Experimental social psychologists have conducted numerous experiments that demonstrate how behavior and performance can be "primed" by showing participants certain objects and pictures. In one study, participants who were primed with pictures associated with business - such as briefcases, pens, pictures of people dressed in business clothes, commuter trains, and so on - became more competitive. The social psychologist Michael Slepian and colleagues at Tufts University noticed during a study on "bright ideas" that participants became more insightful and creative when they were primed with an exposed light bulb. In short, they found that even exposure to an illuminating light bulb primes creativity.
One way to prime yourself for creativity is to generate an awareness of what you want to be or accomplish. You can do this by creating an "intention board." An intention board is a large poster board on which you paste images, sayings, articles, poems, and other items that you've collected from magazines and other sources. It's simple. The idea is to surround yourself with images of your intention (what you want to create or who you want to become) and, in the process, to encourage your awareness and passion to grow. Lay your intention board on a surface where you can work on it, and try out this thought experiment:
Ask yourself what it is you want to be or to create. Maybe one word will be the answer. Maybe images will appear in your head. Post the word or image in the middle of your intention board.
Suppose you want to create a new business. Post the words "New Business" or a picture that represents a new business in the center of the board. Now look through magazines and other sources and pull out pictures, poems, articles, or headlines that relate to entrepreneurs and new business ventures. Have fun with it. Make a big pile of images, words, and phrases. Go through the pile and put favorites on the board. If you add new ones, eliminate those that no longer feel right. This is where intuition comes in. As you place the items on the board, you'll get a sense how they should be laid out. For instance, you might want to assign a theme to each corner of the board, such as "What I have," "What I will have," "What I need," and "How to get what I need."

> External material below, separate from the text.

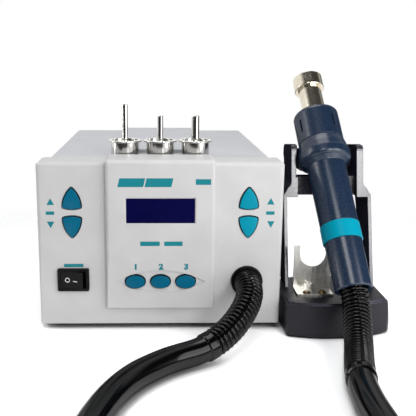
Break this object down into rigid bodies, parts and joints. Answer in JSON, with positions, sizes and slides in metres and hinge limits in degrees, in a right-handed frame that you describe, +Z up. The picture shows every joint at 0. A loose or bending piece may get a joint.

Hang the board on a wall and keep adding new pieces that you feel have more relevance and removing those that no longer work. Study and work on it every day. You'll discover that the board will add clarity to your desires, and feeling to your visions, which in turn will generate an awareness of the things in your environment that can help you realize your vision.
My brother-in-law desired to be an artist. His intention board was a collage of pictures of paintings and artists, poetry about art, and articles about artists and their work. Over time, he began to imagine conversing with his various prints of paintings. One print that particularly enthralled him was Vincent van Gogh's Starry Night. He would focus on the painting and engage in an imaginary two-way conversation. The more he engaged with the painting, the more alive it seemed to become. He would ask the painting questions, such as: What inspired the artist to paint the picture? What was his knowledge of the world? What were his contemporaries' views of the painting? How was the artist able to communicate over the centuries? What is the artist communicating? He would ask how the colors worked together, and ask questions about lines, shapes, and styles.
My brother-in-law, once a disgruntled government employee, is now a successful artist who has had several showings of his work, at which he sold pieces. He created an environment with his intention board that influenced his insight into art and his role in the world. The board primed his subconscious mind, which influenced his psychology.
Imagine a person who is aware of all the colors "except one particular shade of blue. Let all the different shades of blue, other than that one, be placed before him, and arranged in order from the deepest to the lightest shade of blue. He most probably will perceive a blank, where that one shade is missing," and will realize that the distance is greater between the contiguous colors than between any others. He will then imagine what this particular shade should look like, though he has never seen it. This would not be possible had he not seen all the different shades of blue.
SEEING WHAT'S NOT THERE
Similarly, as your board evolves and becomes more and more sophisticated, you will perceive blanks where something is missing. You will then begin to imagine ways to fill in the blanks in order to realize your vision.
Your brain becomes an extraordinary pattern-recognition tool when you focus your intention. In addition to identifying what's missing, you will begin to think of alternatives that can substitute for what is "missing" from your intention board. You will find yourself seeing more than what is there.